その文章にサビはあるか。

映画「聲の形」を観た。この映画は終盤のあるワンシーンのためにつくられた2時間である気がした。

それは、ライターという仕事にも当てはまると思った。コピーライターをしているときは、サビの中にあるワンフレーズを考えていた。ボディコピーを書くときも、そのワンフレーズを畳み掛けるように書いてきた。それが必ずしも悪いわけではないが、ライターとして長い文章も書くようになった今は、サビを意識しなければならない。「聲の形」のように、である。その文章でどこを聞かせたいか。それは、どんな言葉を残したいか、ということでもある。そのワンフレーズのために、あらゆる他の文章が存在する。

それに比べて、映画「君の名は」はアルバムだった。一曲でも完成されている音楽が集まってひとつのアルバムとなるような、テンポも強弱も違う短編が積み重なってひとつの小説となるような、そんな映画だった。

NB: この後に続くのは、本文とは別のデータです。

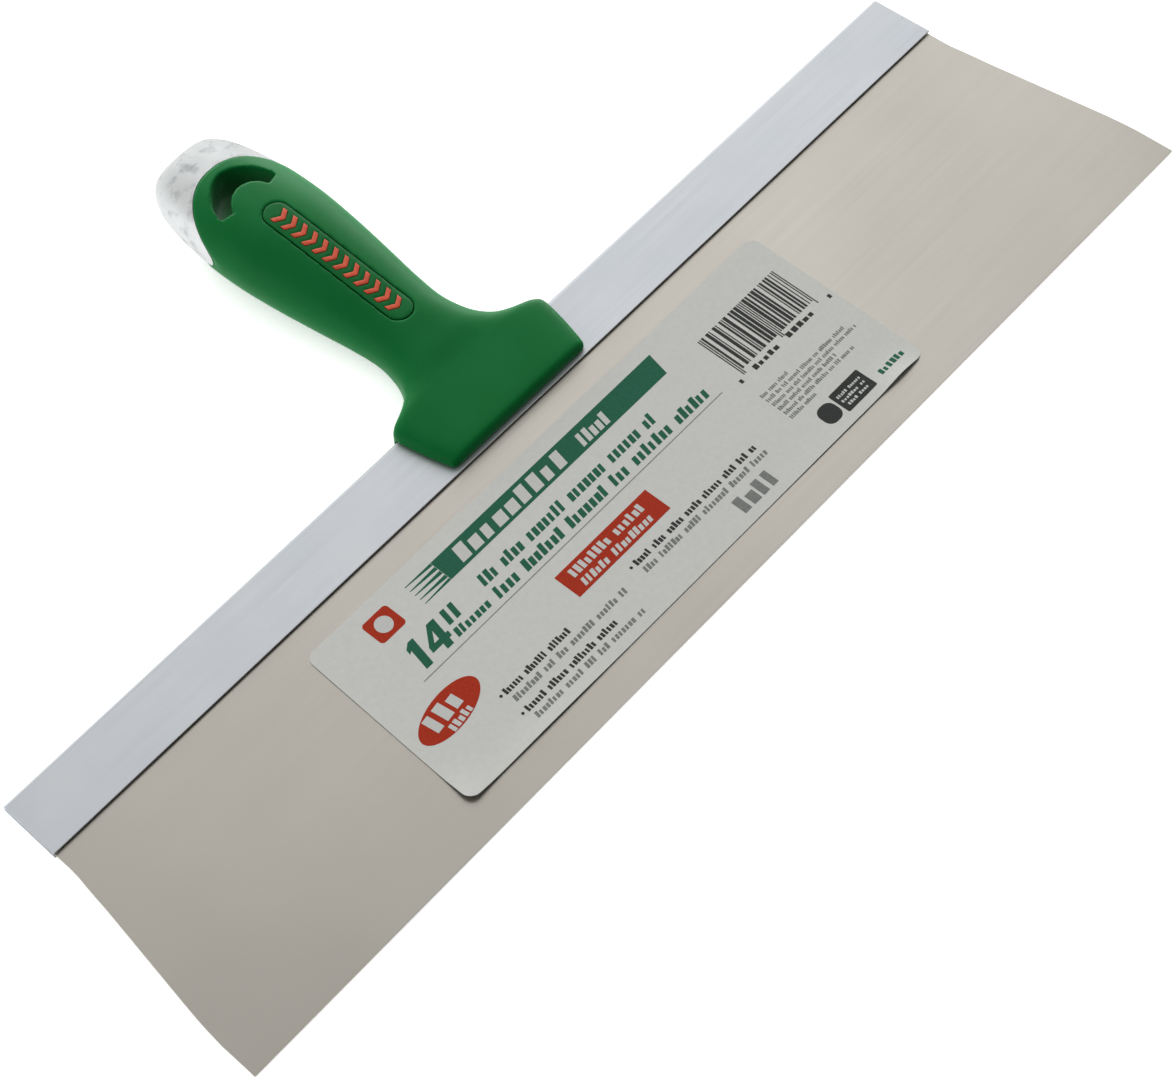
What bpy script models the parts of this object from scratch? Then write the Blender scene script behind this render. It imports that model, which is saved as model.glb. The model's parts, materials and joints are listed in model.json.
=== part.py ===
# Drywall taping knife: a wide stainless blade in a folded aluminium backing strip, riveted into
# a rigid core that carries a soft overmoulded grip and a metal striking cap.
# Metres, +Z up. X runs along the blade, +Y from the cutting edge to the butt, +Z out of the
# labelled face. Shapes are drawn with y = 0 at the strip's lower edge and z = 0 in the middle of
# the blade sheet; one empty then carries them all to the part's own origin.

import math

import bmesh
import bpy
from mathutils import Vector

MM = 0.001
GAP = 0.3 * MM                      # clearance between pieces that touch

# blade
BLADE_THICK = 0.5 * MM
BLADE_REACH = 76.2 * MM             # 3 in of blade below the strip
# right side, cutting edge to the hidden top in the fold: (half width, y) in mm
BLADE_SIDE = [
    (177.8, -76.2), (177.35, -65.0), (176.85, -60.0), (176.35, -56.0), (175.4, -50.0),
    (170.45, -20.0), (169.75, -15.0), (169.15, -11.0), (168.65, -8.0), (168.4, -5.0),
    (168.3, -2.0), (168.1, 2.0), (167.2, 17.4),
]

# folded backing strip
STRIP_HEIGHT = 19.0 * MM
STRIP_WALL = 0.6 * MM
STRIP_TOP_HALF = 167.6 * MM
STRIP_FOOT_HALF = 168.6 * MM
FOLD_RADIUS = BLADE_THICK / 2 + GAP + STRIP_WALL / 2    # of the wall's middle surface
STRIP_HALF_THICK = FOLD_RADIUS + STRIP_WALL / 2
FOLD_STEPS = 8

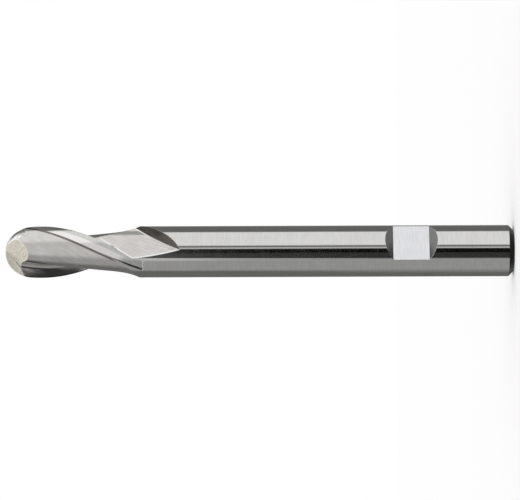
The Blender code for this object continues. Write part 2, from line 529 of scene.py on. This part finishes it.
    def mark_coordinates(self, nodes: Nodes, sizes: ToolSizes) -> tuple[Socket, Socket]:
        """Distances across and along the marks.

        Args:
            nodes: The tree's helper.
            sizes: The tool's sizes.

        Returns:
            The two sockets, in metres.
        """
        place = nodes.add("TexCoord").outputs["Object"]
        parts = nodes.add("SeparateXYZ", {0: place}).outputs
        turn = nodes.math("ARCTAN2", parts[1], parts[0])
        if self.grain is Grain.ROUND:
            across = nodes.math("SUBTRACT", parts[2], self.from_axis(nodes, place))
            return across, nodes.math("MULTIPLY", turn, sizes.radius)
        if self.grain is Grain.ACROSS:
            return parts[2], parts[0]
        if self.grain is Grain.HELIX:
            twist = nodes.math("MULTIPLY", parts[2], 2 * math.pi / sizes.lead)
            sine = nodes.math("SINE", nodes.math("SUBTRACT", turn, twist))
            return nodes.math("MULTIPLY", sine, sizes.radius), parts[2]
        if self.grain is Grain.WHEEL:
            out, along, across = RunoutWheel(sizes, 0).directions()
        else:
            out = Vector((math.sin(sizes.end_face_angle), -math.cos(sizes.end_face_angle), 0))
            across = Vector((math.cos(sizes.end_face_angle), math.sin(sizes.end_face_angle), 0))
            along = Vector((0, 0, 1))
        side = nodes.math("SIGN", nodes.dot(place, out))
        level = nodes.math("ADD", nodes.math("MULTIPLY", parts[0], across.x),
                           nodes.math("MULTIPLY", parts[1], across.y))
        height = nodes.math("MULTIPLY", parts[2], across.z)
        width = nodes.math("ADD", nodes.math("MULTIPLY", level, side), height)
        run = nodes.math("ADD", nodes.math("MULTIPLY", parts[0], along.x),
                         nodes.math("MULTIPLY", parts[1], along.y))
        length = nodes.math("ADD", nodes.math("MULTIPLY", run, side),
                            nodes.math("MULTIPLY", parts[2], along.z))
        return width, length


# Painted shade on the end chamfer and a painted highlight along the edges.
SHANK = SteelFinish(
    "steel_ground_shank", Grain.ROUND, roughness=0.075, roughness_spread=0.02,
    fine_marks=0.05 * MM, broad_marks=0.5 * MM, mark_length=3 * MM,
    fine_depth=0.00006 * MM, broad_depth=0.0002 * MM, edge_highlight=0.8,
    facing_shade=PaintedFacingShade(start=-0.95, full=-0.80, fade=-0.60, end=-0.45, colour=(0.016, 0.016, 0.015)))
# Painted highlight in the line along the margin, and a faint one along the edges.
LAND = SteelFinish(
    "steel_relieved_land", Grain.ROUND, colour=(0.82, 0.82, 0.80), tint=(0.60, 0.61, 0.57),
    roughness=0.075, roughness_spread=0.03, fine_depth=0.0001 * MM, broad_depth=0.0004 * MM,
    edge_highlight=0.1, rim=PaintedRimLine(start=4.90 * MM, full=4.875 * MM, colour=(1.0, 0.98, 0.96), share=0.9),
    specks=Specks(size=0.4 * MM, full=3.6 * MM, end=5.2 * MM, colour=(0.44, 0.46, 0.41)))
# Painted shade in the dark line along the rim, and a faint painted highlight along the edges.
FLUTE = SteelFinish(
    "steel_ground_flute", Grain.HELIX, colour=(0.83, 0.82, 0.80), tint=(0.66, 0.645, 0.61),
    roughness=0.17, roughness_spread=0.05, fine_marks=0.07 * MM, broad_marks=0.4 * MM,
    mark_length=3 * MM, fine_depth=0.0005 * MM, broad_depth=0.0012 * MM, edge_highlight=0.1,
    rim=PaintedRimLine(start=4.80 * MM, full=4.825 * MM, colour=(0.16, 0.13, 0.11), share=0.85, end=22.0 * MM))
# Painted shade on the faces that look towards the tip, painted highlights along the edges and the rim, and a
# painted dark reflection in the streak along the far side.
RUNOUT = SteelFinish(
    "steel_wheel_runout", Grain.WHEEL, colour=(0.84, 0.81, 0.795), tint=(0.61, 0.58, 0.565),
    roughness=0.16, roughness_spread=0.05, fine_marks=0.07 * MM, broad_marks=0.35 * MM,
    mark_length=6 * MM, fine_depth=0.0003 * MM, broad_depth=0.0008 * MM, edge_highlight=1.0,
    edge_width=0.1 * MM, edge_rounded=False, line_width=0.28 * MM,
    facing_shade=PaintedFacingShade(start=0.40, full=0.50, fade=1.2, end=1.3, colour=(0.11, 0.10, 0.09)),
    rim=PaintedRimLine(start=4.72 * MM, full=4.80 * MM, colour=(1.0, 1.0, 0.99), share=1.0, end=40 * MM),
    painted_streak=PaintedStreak(turn=math.radians(49.8), start=3.1 * MM, full=3.5 * MM, fade=3.95 * MM, end=4.15 * MM,
              colour=(0.30, 0.31, 0.28), share=0.9))
# Painted highlight along the edges.
GASH = SteelFinish(
    "steel_nose_gash", Grain.GASH, colour=(0.74, 0.70, 0.60), tint=(0.52, 0.49, 0.42),
    roughness=0.2, roughness_spread=0.06, fine_marks=0.1 * MM, broad_marks=0.3 * MM,
    mark_length=1.5 * MM, fine_depth=0.0006 * MM, broad_depth=0.002 * MM, edge_highlight=1.0,
    edge_width=0.2 * MM, edge_rounded=False,
    specks=Specks(size=0.35 * MM, full=4.0 * MM, end=5.5 * MM, colour=(0.50, 0.48, 0.42)))
# Painted shade on the ramps at the ends of the flat and a painted highlight along its edges.
FLAT = SteelFinish(
    "steel_clamping_flat", Grain.ACROSS, colour=(0.92, 0.92, 0.95), tint=(0.80, 0.805, 0.83),
    roughness=0.2, roughness_spread=0.05, fine_marks=0.12 * MM, broad_marks=0.4 * MM,
    mark_length=2.5 * MM, fine_depth=0.0006 * MM, broad_depth=0.0012 * MM, edge_highlight=0.9,
    edge_width=0.12 * MM,
    facing_shade=PaintedFacingShade(start=0.40, full=0.50, fade=1.2, end=1.3, colour=(0.20, 0.20, 0.195), both_ways=True))


@dataclass
class Blank:
    """Turned and ground bar with a ball nose and a chamfered shank end."""

    sizes: ToolSizes
    end_chamfer: float = 1.0 * MM
    nose_share: float = 0.9995
    segments: int = 256
    nose_rings: int = 40

    def build(self) -> bpy.types.Object:
        """Models the bar and returns its object."""
        sizes = self.sizes
        deselect_all()
        bpy.ops.mesh.primitive_cylinder_add(vertices=self.segments, radius=sizes.radius, depth=sizes.length,
                                            location=(0, 0, 0.5 * sizes.length))
        blank = bpy.context.object
        blank.name = "ground_end_mill"
        blank.data.name = blank.name
        bpy.ops.object.transform_apply(location=True)
        edit(blank)
        self.round_nose(blank)
        self.chamfer_end(blank)
        bpy.ops.object.mode_set(mode="OBJECT")
        return blank

    def round_nose(self, blank: bpy.types.Object) -> None:
        """Bevels the upper rim by nearly the whole radius and closes the rest, which leaves half a ball."""
        top = self.sizes.length
        select_edges(blank, lambda edge: all(abs(v.co.z - top) < NEAR for v in edge.verts))
        bpy.ops.mesh.bevel(offset=self.sizes.radius * self.nose_share, segments=self.nose_rings, profile=0.5,
                           affect="EDGES", clamp_overlap=False)
        bpy.ops.mesh.select_mode(type="FACE")
        bpy.ops.mesh.select_all(action="DESELECT")
        mesh = bmesh.from_edit_mesh(blank.data)
        cap = max(mesh.faces, key=lambda face: face.calc_center_median().z)
        cap.select_set(True)
        bmesh.update_edit_mesh(blank.data)
        bpy.ops.mesh.merge(type="CENTER")

    def chamfer_end(self, blank: bpy.types.Object) -> None:
        """Bevels the lower rim once, at 45 degrees."""
        select_edges(blank, lambda edge: all(abs(v.co.z) < NEAR for v in edge.verts))
        bpy.ops.mesh.bevel(offset=self.end_chamfer, segments=1, affect="EDGES", clamp_overlap=False)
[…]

現代の漫才が息もつかせぬギャグのオンパレード、つまり、サビのオンパレードであることを求められているように、時間に追われる現代にマッチする映画だったと思う。「聲の形」はそういう意味ではクラシックな映画かもしれない。「君の名は」のヒットは越えられないかもしれない。だけど、ぼくは「聲の形」も好きだ。

原作のマンガは立ち読みで、売り物を濡らさないように泣いたけれど、映画も映画館を出たあとにひとりで泣きたくなる、あたたかく、ていねいにつくられたいい映画だと思う。